First up is realizing that most organizations do not intend to create performative behavior. In fact, many explicitly say they want thoughtful feedback, early signals, and honest dialogue. What they underestimate is how quickly people learn which behaviors actually get acknowledged and which quietly disappear.
Humans, man. Observant little things, eh?
Training does not happen through policy statements or values decks. It happens through response patterns. People watch what gets answered, how long it takes, and under what conditions. Over time (sometimes a very short time that lasts as long as a Google search), they adapt accordingly.
One of the most common training signals is opacity. When feedback enters systems that provide no visible acknowledgment or follow-up, people cannot tell whether it was read, considered, or ignored. In the absence of feedback about feedback, visibility becomes the proxy for impact. And if private channels feel like a void, public ones start to feel safer, even when they are noisier. It’s kind of the same dynamic that a lot of people feel safer in crowded places.
Speed reinforces this dynamic. When public posts receive faster responses than formal channels, people learn that urgency is manufactured through exposure. The lesson is subtle but powerful. If you want movement, make it visible. If you want accountability, attach an audience. Process begins to feel slow and optional, while performance feels efficient.

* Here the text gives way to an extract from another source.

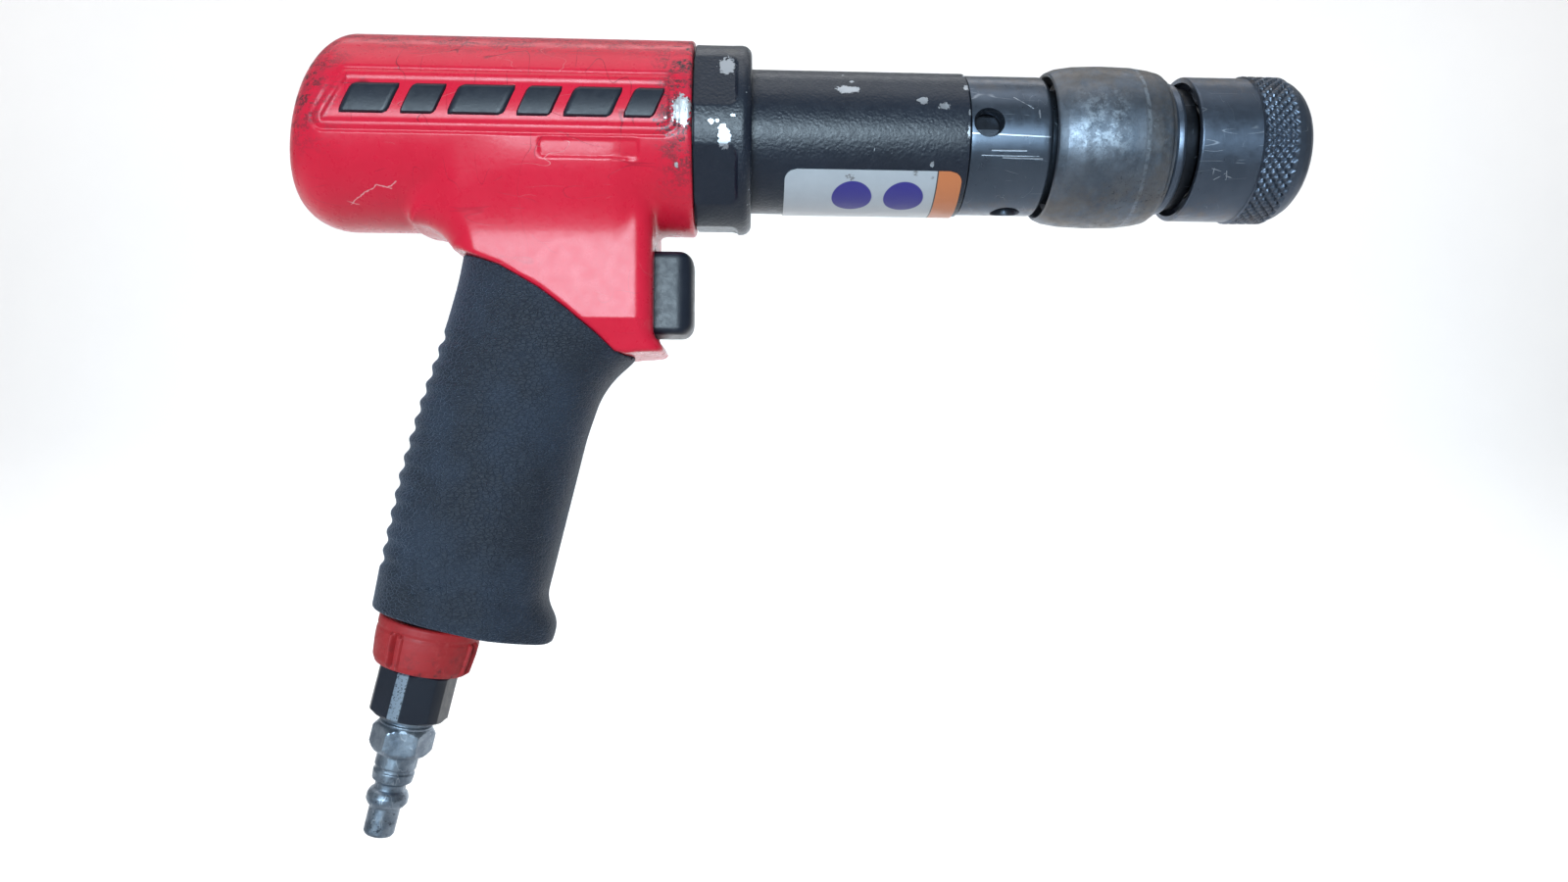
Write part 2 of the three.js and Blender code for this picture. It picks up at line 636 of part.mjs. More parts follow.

And, inconsistency makes the effect worse. When some issues raised through formal channels are addressed while others are not, people stop trusting the system as a whole. They look for patterns instead. Often, the only reliable pattern they can find is visibility. What is seen gets addressed. What is quiet waits indefinitely.
Organizations also unintentionally train performativity through abstraction. Broad feedback is easier to agree with publicly and harder to resolve privately. When nuanced, specific input leads to silence or delay, while generalized sentiment sparks discussion, people learn to flatten their feedback. Precision gives way to resonance. Agreement replaces progress.
Recognition systems play a role as well. If everything is smoldering, but that one thing looks extra on fire to community visitors and is gaining a lot of traction - chances are you’re going to want to put that out first. But are you rewarding undesired behavior with desired outcomes?
None of this requires bad intent. It is the predictable outcome of systems that prioritize manageability over legibility. When process is hard to see and outcomes are hard to trace, people reach for the only lever they can trust. They make noise.
Over time, this behavior spreads. New participants learn from observation, not instruction. They see what works and replicate it. Performance becomes the dominant participation mode, not because it is preferred, but because it is modeled and reinforced.
The irony is that organizations often respond by trying to quiet the noise. They ask for more structure, more discipline, more restraint. But performative behavior is not solved by suppression. It is solved by redesign.
People stop performing when they trust that quieter signals will be acknowledged, that specificity will be rewarded, and that contribution will lead somewhere predictable. Until then, visibility will continue to feel like the safest strategy available.
If organizations want collaborative communities, they must first build collaborative systems, embrace collaborative processes, and take accountability for where things land. Otherwise, the stage will keep reappearing, no matter where people are told to stand.